Cortex connects engineering output to business outcomes by providing comprehensive visibility into system and team performance. The Eng Intelligence feature leverages your existing SLO data to help teams measure and improve their effectiveness. This integration between reliability metrics and team performance creates a feedback loop that drives continuous improvement and engineering excellence.

Unified service visibility

Cortex's service catalog provides a complete view of your microservices landscape in a single location. Teams can visualize service dependencies, track ownership, and monitor critical metrics from one central dashboard. This helps teams understand how their SLOs interact with dependent services and quickly identify potential reliability issues before they affect customers.

Automated reliability tracking

Cortex automates tracking SLO compliance through scorecards that continuously evaluate service health against predefined objectives. Teams receive real-time insights into service performance and can quickly identify when services drift from their reliability targets.

Streamlined incident management

When incidents occur, context is critical. Cortex integrates with your existing incident management tools to provide immediate access to relevant service information, dependencies, and historical performance data.

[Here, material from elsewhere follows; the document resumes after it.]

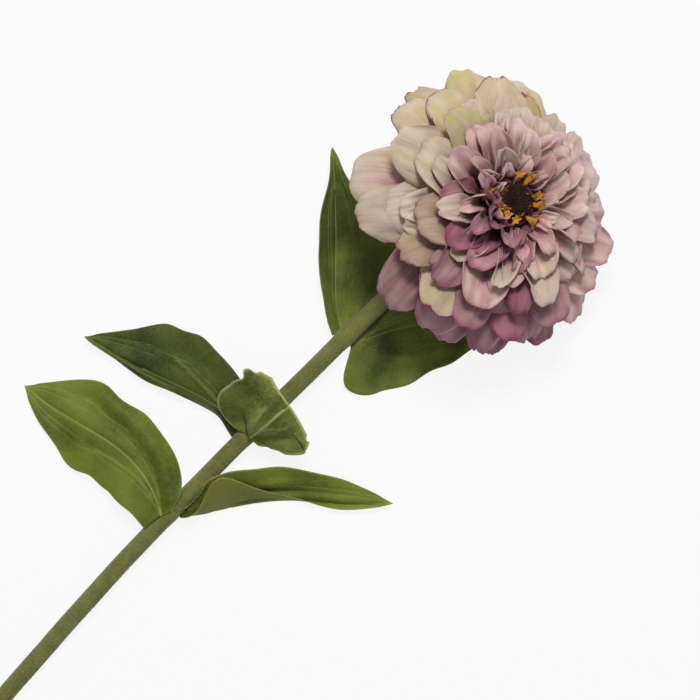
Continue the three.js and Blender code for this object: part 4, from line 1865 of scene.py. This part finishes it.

Teams can correlate SLO breaches with root causes more quickly, leading to faster resolution times and more effective post-incident learning.

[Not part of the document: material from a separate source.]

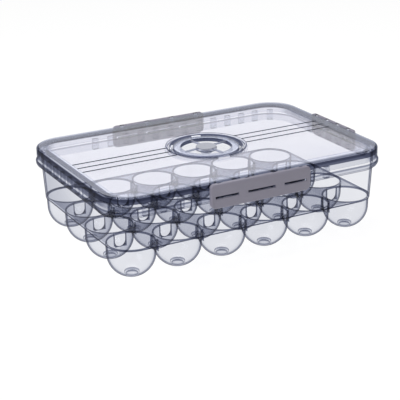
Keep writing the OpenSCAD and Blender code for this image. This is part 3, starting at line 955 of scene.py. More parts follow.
@dataclass
class Container:
    """The tray of cups with its wall, gutter, guide ribs and catches."""

    outline: Outline
    finishes: Finishes
    trees: Trees
    depths: TrayDepths = TrayDepths()
    columns: int = 6
    rows: int = 4
    pitch: float = 50.0
    cup_r: float = 24.3
    cup_flare: float = 0.4
    cup_wall: float = 1.4
    bowl_steps: int = 28
    deck_z: float = 35.4
    deck_t: float = 1.8
    mouth_r: float = 24.6
    mouth_h: float = 1.2
    collar_h: float = 0.9
    cut_over: float = 1.0
    foot_r: float = 6.8
    foot_w: float = 1.0
    foot_hollow_h: float = 2.2
    foot_edge: float = 0.2
    round_edge: float = 0.5
    boss_r: float = 7.3
    boss_z: float = 4.0
    between_z: float = 7.0
    web_w: float = 12.4
    web_h: float = 15.5
    web_half: float = 1.702
    foot_d: float = 25.6
    gutter_d: float = 27.6
    top_d: float = 28.0
    wall_t: float = 1.4
    wall_edge: float = 0.4
    wall_foot_edge: float = 0.3
    lean_d: float = 0.07
    lean_h: float = 1.6
    neck_d: float = 0.03
    neck_h: float = 1.0
    foot_z: float = 33.4
    top_z: float = 84.6
    gutter_r: float = 5.9
    gutter_t: float = 1.2
    gutter_z: float = 74.4
    gutter_steps: int = 10
    lip_z: float = 76.2
    lip_inset: float = 0.35
    rib_d: float = 30.3
    rib_w: float = 6.8
    rib_low: float = 69.7
    rib_high: float = 81.6
    rib_pitch: float = 18.4
    rib_edge: float = 0.5
    long_ribs: int = 12
    short_ribs: int = 6
    corner_turn: float = 31.0
    catch_d: float = 35.4
    catch_t: float = 2.0
    catch_rise: float = 0.4
    catch_gap: float = 1.0
    catch_edge: float = 0.4
    catch_places: tuple[Point2, ...] = ((-0.344, 0.23), (0.0, 0.275), (0.344, 0.23))

    @property
    def mid_z(self) -> float:
        """Height of the middle of a cup's round bottom, which the floor cuts at the foot ring."""
        return math.sqrt(self.cup_r ** 2 - self.foot_r ** 2)

    def flat_edge(self, radius: float, height: float) -> list[Point2]:
        """Gives the rounded edge where a flat at a height meets a side at a radius."""
        size, part = self.round_edge, self.round_edge * 0.3
        return [(radius - size, height), (radius - part, height - part), (radius, height - size)]

    def cup(self) -> Piece:
        """Turns one closed cup, with the hollow in the middle of its foot.

        Returns:
            The mesh object.
        """
        past_foot = 0.01
        start = math.degrees(math.asin(self.foot_r / self.cup_r) + past_foot) - 90
        bowl = arc(self.cup_r, start, 0, self.bowl_steps, (0.0, self.mid_z))
        inner, roof, edge = self.foot_r - self.foot_w, self.foot_hollow_h, self.foot_edge
        foot = [(0.0, roof), *self.flat_edge(inner, roof), (inner, edge), (inner + edge, 0.0),
                (self.foot_r - edge, 0.0)]
        top = self.deck_z - self.deck_t / 2
        skin = Skin("cup_source")
        skin.lathe(foot + bowl + [(self.cup_r + self.cup_flare, top), (0.0, top)])
        return skin.mesh_object()

    def hollow(self) -> Piece:
        """Turns the hollow of one cup over the raised floor, with a rounded mouth.

        Returns:
            The mesh object.
        """
        inner = self.cup_r - self.cup_wall
        start = math.degrees(math.asin(self.boss_r / inner)) - 90
        boss = [(0.0, self.boss_z), *self.flat_edge(self.boss_r, self.boss_z)]
        bowl = arc(inner, start, 0, self.bowl_steps, (0.0, self.mid_z))
        neck_z = self.deck_z - self.mouth_h
        collar_z = neck_z - self.collar_h
        flare = self.cup_flare * (collar_z - self.mid_z) / (neck_z - self.mid_z)
        widening = self.mouth_r - inner - self.cup_flare
        lip = [(self.mouth_r - widening * x, neck_z + self.mouth_h * y) for x, y in arc(1.0, 0, 90, 5)]
        over = self.deck_z + self.cut_over
        skin = Skin("hollow_source")
        skin.lathe(boss + bowl + [(inner + flare, collar_z)] + lip + [(self.mouth_r, over), (0.0, over)])
        return skin.mesh_object()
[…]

Production readiness assessment

Before setting SLOs, teams need confidence that their services are ready for production traffic. Cortex provides built-in tools for assessing service production readiness, ensuring all necessary components and metrics are in place. This systematic approach helps teams set realistic and achievable SLOs while maintaining high reliability standards.

Standardized SLO implementation

Consistency in SLO implementation becomes increasingly important as your service count grows. Cortex's platform provides templates and workflow automation that help teams standardize their approach to SLO definition and management. This standardization reduces setup time and ensures consistent reliability practices across all services.